This is the fourth and final
installment of Spanking and Science, if you missed the others or would like the
hyperlinks for studies, please look back to parts 1,2, and 3.
Dr. Mark Roberts at Idaho
State University has conducted the only four randomized controlled clinical
trials of physical discipline ever done.
His goal was to determine the single best intervention for reinforcing discipline
after a child’s escape from time-out. A
spank method (similar to the other researchers) was tested against 3 other
interventions, barrier (room time out), holding, and release (allowing escape
from time-out).
The most effective methods
were the spank and the barrier methods.
The spank procedure involved two open handed swats to the rear end and
then returning the child to time-out.
The barrier method involved taking the child to a small 4x5 carpeted
room and barricading them inside with a sheet of plywood for a brief period of time,
then placing the child back in time-out. The other two methods, holding and release
were far less efficacious.
Though spank and barrier were
clearly the most effective measures used, parents preferred the spank method in
the home environment (64%.) The room requirement
for the proper barrier punishment was not as practical for parents. Others have attempted to repeat portions of
these randomized clinical trials and have reproduced the results: “mild spanking is the most feasible back-up
for the child who leaves time-out” according to Forehand and McMahon (1981.)
Roberts’s studies are
significant for many reasons. They are the
type of study that enables definitive conclusions to be drawn. Furthermore, they compared spanking to other
methods of discipline thus answering the million dollar question as to the
effectiveness of spanking in a specific situation. Spanking is clearly effective in changing
problem behavior.
Non-compliance with time-out
is similar to other defiant behaviors a child may initiate such as biting,
refusing to comply, hitting, or running away.
Spanking strengthens compliance with time out, a crucial part of its
effectiveness, and reduces the need for spanking as primary punishment method
in the long-run.
In conclusion, the question as
to whether it is beneficial to spank or not to spank a child has not been
definitively answered and additional studies would be helpful. Currently, across the country, pediatricians
and psychologists are split 50-50 on the value of spanking as are parents
meaning there are no easy answers. The
main studies reviewed over my four posts included those conducted by Drs.

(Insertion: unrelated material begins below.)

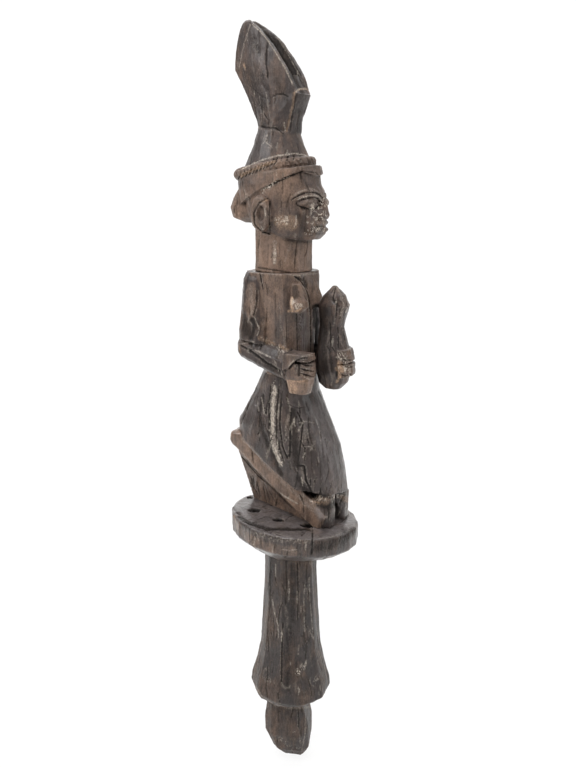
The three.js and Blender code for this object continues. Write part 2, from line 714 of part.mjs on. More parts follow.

Larzelere, Baumrind, Gershoff, and Roberts as they are considered to be experts;
all with differing opinions of their own.
Parents need MORE
disciplinary options, not less, to maximize the flexible use of non-abusive
alternatives. Personally, after reviewing the literature extensively, I would suggest
a few nuances to my original article. Parents
should switch disciplinary tactics when the initial one is not working, rather
than increasing the intensity of the first tactic as there is solid science to
support this very important recommendation. Spanking is most effective when used between
the ages of 2-6 and should begin phase out as a child turns 7. It is strictly defined as two swats to the
buttocks with an open hand. A good
benchmark if using spanking as discipline would be less than three times per
week. Finally, it is not a recommended tactic for use with teenagers (not
surprising.)
Research does not support the
use of an object and in general, that would not be my automatic recommendation
for everyone. However, I do use a wooden
spoon and would like to comment on that specifically. For
me, picking up the wooden spoon is my signal to calm down and not strike in
anger. This action makes me stop, take a
deep breath, and think about whether or not a spank is truly necessary and
warranted given the circumstance. Often,
I simply put it down and try something else.
All four of my children are 7
and under at the present time, so I am literally in the thick of the very age
group covered by most studies on physical discipline. I learned a great deal delving into the
scientific details and I sincerely thank all of you for joining me on this
journey.
My recommendations unknowingly
echoed what the research already supports by trusting my instincts, and I
believe it is vital for parents to trust themselves and do what feels appropriate. All of us can learn more about parenting,
this pediatrician included. I hope as a parent yourself, you feel more
confident in whatever discipline decisions you do make.